WORK TO COMPLETE: Each line from the one containing "for (const side" through the one containing "for node in" is to be retyped exactly, both end lines included, and all other lines left out.

SUPPLIED MATERIAL:
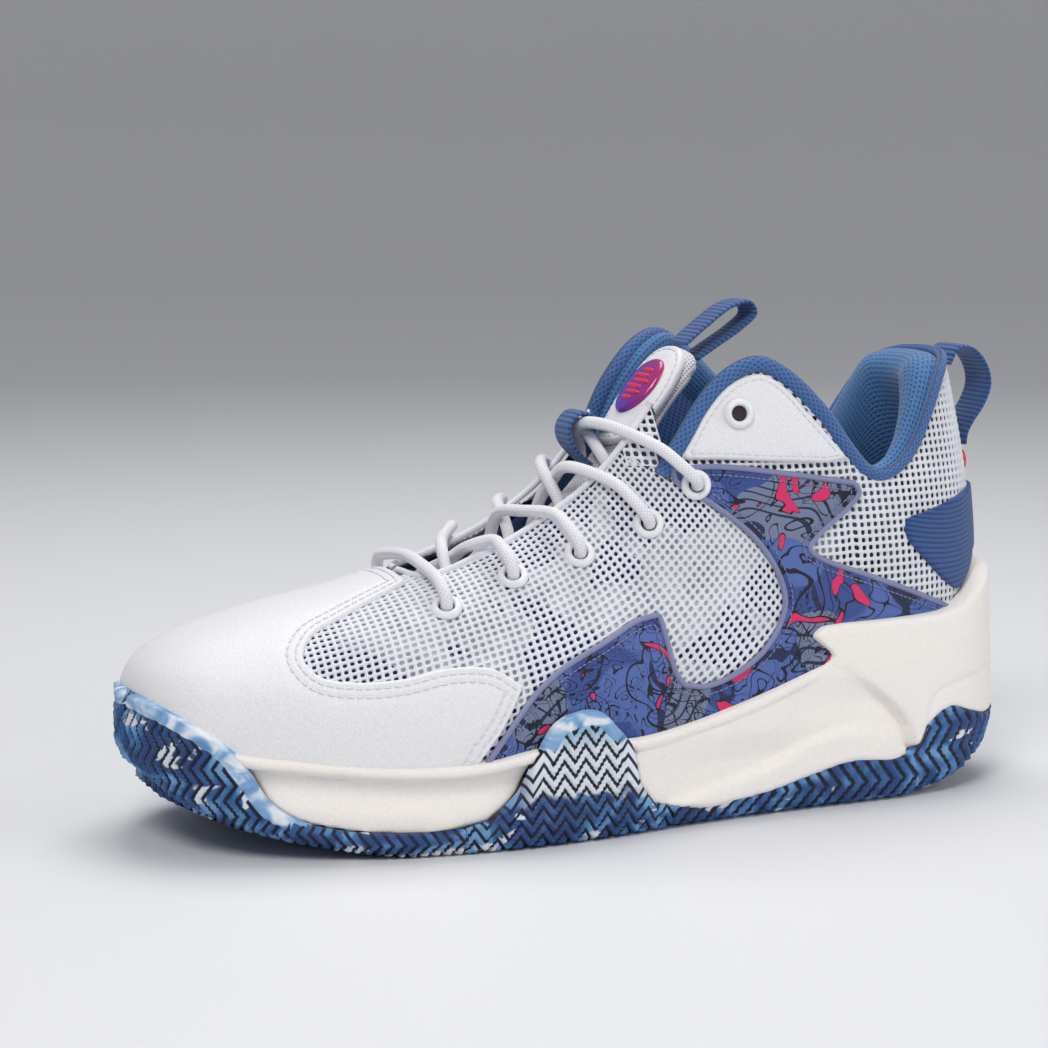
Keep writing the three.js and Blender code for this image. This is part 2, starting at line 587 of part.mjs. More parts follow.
function lacePath() {
  const bar = [upperPoint(eyeletFrame(0, "lateral").section, 0, 3.2)];
  const half = (side) => [...intoEyelet(0, side), ...laceEnd(side)];
  return [...half("lateral").reverse(), ...bar, ...half("medial")];
}
const lace = () => tubeAlong(lacePath(), LACE_RADIUS, 5, 120);

function aglet(side) {
  const { section, angle } = eyeletFrame(LACED_ROWS - 1, side);
  const points = [44, 52, 61, 70].map((a) => upperPoint(section + 0.26, angle + SIGN[side] * a, LACE_UNDER));
  return tubeAlong(points, 1.5, 8, 4);
}

// ---------------------------------------------------------------- assembly

const MATERIALS = {
  rubber: [0x2f5f9e, 0.6],
  foam: [0xf1ebe3, 0.65],
  plastic: [0x3a3f47, 0.45],
  board: [0xd8cfbd, 0.9],
  blueTextile: [0x3f6ba3, 0.9],
  whiteTextile: [0xdfe2ea, 0.9],
  whiteLeather: [0xeceef2, 0.5],
  print: [0x4c63ab, 0.6],
  navy: [0x274f91, 0.55],
  webbing: [0x32619f, 0.85],
  badge: [0xd7264f, 0.3],
  ring: [0xf2f2f2, 0.4],
  grey: [0xcdd0d6, 0.6],
  lace: [0xf0eff4, 0.85],
};
const shoe = new THREE.Group();

function add(name, solid, finish) {
  const [color, roughness] = MATERIALS[finish];
  const material = new THREE.MeshStandardMaterial({ color, roughness, metalness: 0 });
  const mesh = new THREE.Mesh(toGeometry(solid), material);
  mesh.name = name;
  shoe.add(mesh);
}

add("outsole", outsole(), "rubber");
add("shank_plate", shankPlate(), "plastic");
add("midsole", midsole(), "foam");
add("strobel_board", strobelBoard(), "board");
add("sockliner", sockliner(), "blueTextile");
add("lining", lining(), "whiteTextile");
add("collar_padding", collarPadding(), "blueTextile");
add("collar_binding", binding, "blueTextile");
add("toe_puff", toePuff(), "board");
add("heel_counter", heelCounter(), "plastic");
add("heel_mesh", heelMesh(), "whiteTextile");
add("vamp", vamp(), "whiteLeather");
add("heel_patch", heelPatch(), "navy");
add("heel_badge", heelBadge(), "badge");
for (const side of SIDES) {
  add(`quarter_mesh_${side}`, quarterMesh(side), "whiteTextile");
  add(`print_panel_${side}`, printPanel(side), "print");
  add(`ankle_patch_${side}`, anklePatch(side), "whiteLeather");
  add(`lace_aglet_${side}`, aglet(side), "plastic");
}
for (const site of eyeletSites) add(`eyelet_${site.side}_${site.row + 1}`, eyelet(site), "ring");
add("tongue_lower", tongueLower(), "whiteTextile");
add("throat_tab", throatTab(), "grey");
add("lace_keeper", laceKeeper(), "webbing");
add("lace", lace(), "lace");
add("tongue_pad", tonguePad(), "blueTextile");
add("tongue_badge_patch", tongueBadgePatch(), "whiteLeather");
add("tongue_badge", tongueBadge(), "badge");
add("tongue_pull_loop", tongueLoop(), "webbing");
add("heel_pull_loop", heelLoop(), "webbing");
shoe.position.set(-DRAWING_CENTRE.x, -DRAWING_CENTRE.y, 0);

export default shoe;
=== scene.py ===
"""The looks of the basketball high top. Lengths are in millimetres in the drawing's own axes until place()
turns them into the frame's metres. The upper is described by a section number and an angle round the foot,
the sole by a length round its plan and a height."""
import math

import bpy
import numpy as np
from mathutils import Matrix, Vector
from mathutils.geometry import delaunay_2d_cdt


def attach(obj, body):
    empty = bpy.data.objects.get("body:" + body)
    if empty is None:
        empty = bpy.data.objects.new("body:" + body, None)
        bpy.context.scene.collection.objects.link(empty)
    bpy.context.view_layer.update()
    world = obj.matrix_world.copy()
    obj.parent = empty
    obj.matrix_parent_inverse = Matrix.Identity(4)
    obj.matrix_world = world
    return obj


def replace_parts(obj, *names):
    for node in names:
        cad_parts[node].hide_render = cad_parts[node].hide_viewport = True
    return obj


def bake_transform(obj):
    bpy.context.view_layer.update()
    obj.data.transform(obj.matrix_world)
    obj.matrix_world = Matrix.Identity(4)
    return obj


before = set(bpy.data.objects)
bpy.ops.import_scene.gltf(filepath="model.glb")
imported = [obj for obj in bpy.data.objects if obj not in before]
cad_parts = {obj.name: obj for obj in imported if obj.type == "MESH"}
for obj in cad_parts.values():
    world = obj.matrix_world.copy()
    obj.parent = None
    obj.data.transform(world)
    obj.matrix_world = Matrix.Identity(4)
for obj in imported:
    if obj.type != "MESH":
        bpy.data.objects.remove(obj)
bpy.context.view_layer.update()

CENTRE = (1.325, -2.895, 0.0)  # the drawing point that is the frame's origin

# ------------------------------------------------------------------ the shoe's lines

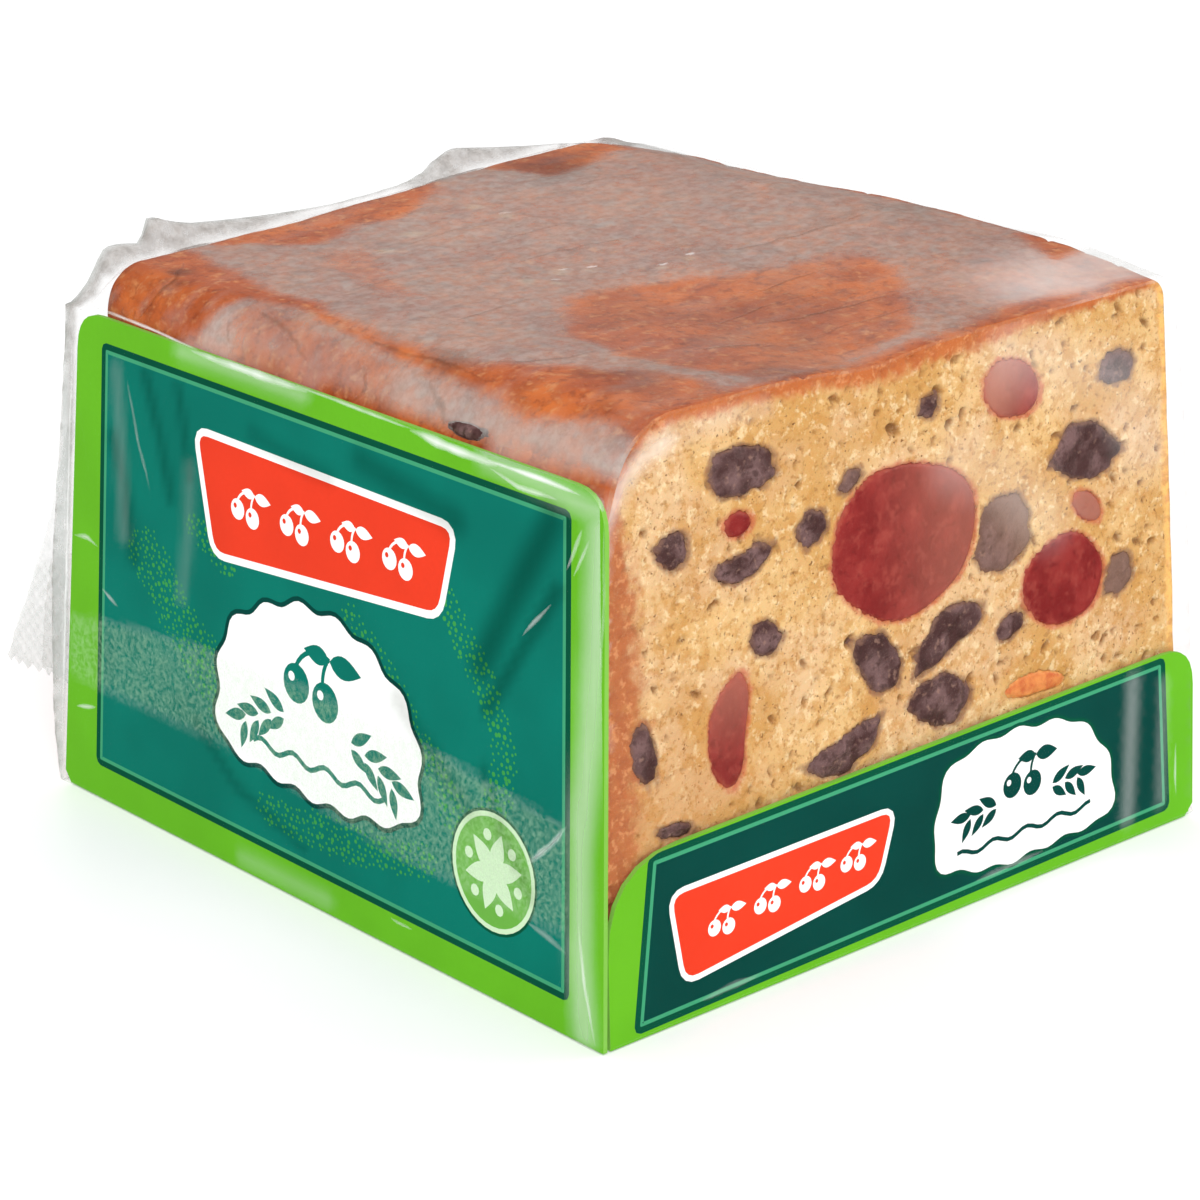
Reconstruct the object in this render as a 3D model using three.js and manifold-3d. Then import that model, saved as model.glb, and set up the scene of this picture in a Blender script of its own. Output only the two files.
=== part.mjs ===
// A block of fruit cake in its shop wrapping: the cake, the fruit that its cut face shows,
// the folded card that it stands on, and the sealed end of its clear film.
//
// Millimetres, +Z up. The origin is the middle of the card's underside. The cut face looks
// along -Y, the card's tall side panel stands at -X, and the film is sealed at +Y.

import * as THREE from 'three';
import { mergeVertices } from 'three/addons/utils/BufferGeometryUtils.js';
import Module from 'manifold-3d';

const wasm = await Module();
wasm.setup();

const { degToRad, lerp, smoothstep } = THREE.MathUtils;

// ---------------------------------------------------------------- driving dimensions

const GAP = 0.3;                        // clear space between neighbouring pieces
const LEAN = Math.tan(degToRad(2));     // upright faces lean in by this much per mm of height
const BARE_LEAN = Math.tan(degToRad(4.5));    // the cake's side away from the panel leans more

const CARD = { left: -42, right: 42, front: -43, back: 43.4, thickness: 0.5 };
const PANEL = { height: 53.4, corner: 4, backOverhang: 1, backLean: Math.tan(degToRad(4.5)), chamfer: 1.2 };
const LIP = { height: 18.6, rise: 1.2, inset: 0.9, nearCorner: 9, farCorner: 4.5, chamfer: 1.2 };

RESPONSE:
for (const side of SIDES) {
  add(`quarter_mesh_${side}`, quarterMesh(side), "whiteTextile");
  add(`print_panel_${side}`, printPanel(side), "print");
  add(`ankle_patch_${side}`, anklePatch(side), "whiteLeather");
  add(`lace_aglet_${side}`, aglet(side), "plastic");
}
for (const site of eyeletSites) add(`eyelet_${site.side}_${site.row + 1}`, eyelet(site), "ring");
add("tongue_lower", tongueLower(), "whiteTextile");
add("throat_tab", throatTab(), "grey");
add("lace_keeper", laceKeeper(), "webbing");
add("lace", lace(), "lace");
add("tongue_pad", tonguePad(), "blueTextile");
add("tongue_badge_patch", tongueBadgePatch(), "whiteLeather");
add("tongue_badge", tongueBadge(), "badge");
add("tongue_pull_loop", tongueLoop(), "webbing");
add("heel_pull_loop", heelLoop(), "webbing");
shoe.position.set(-DRAWING_CENTRE.x, -DRAWING_CENTRE.y, 0);

export default shoe;
=== scene.py ===
"""The looks of the basketball high top. Lengths are in millimetres in the drawing's own axes until place()
turns them into the frame's metres. The upper is described by a section number and an angle round the foot,
the sole by a length round its plan and a height."""
import math

import bpy
import numpy as np
from mathutils import Matrix, Vector
from mathutils.geometry import delaunay_2d_cdt


def attach(obj, body):
    empty = bpy.data.objects.get("body:" + body)
    if empty is None:
        empty = bpy.data.objects.new("body:" + body, None)
        bpy.context.scene.collection.objects.link(empty)
    bpy.context.view_layer.update()
    world = obj.matrix_world.copy()
    obj.parent = empty
    obj.matrix_parent_inverse = Matrix.Identity(4)
    obj.matrix_world = world
    return obj


def replace_parts(obj, *names):
    for node in names:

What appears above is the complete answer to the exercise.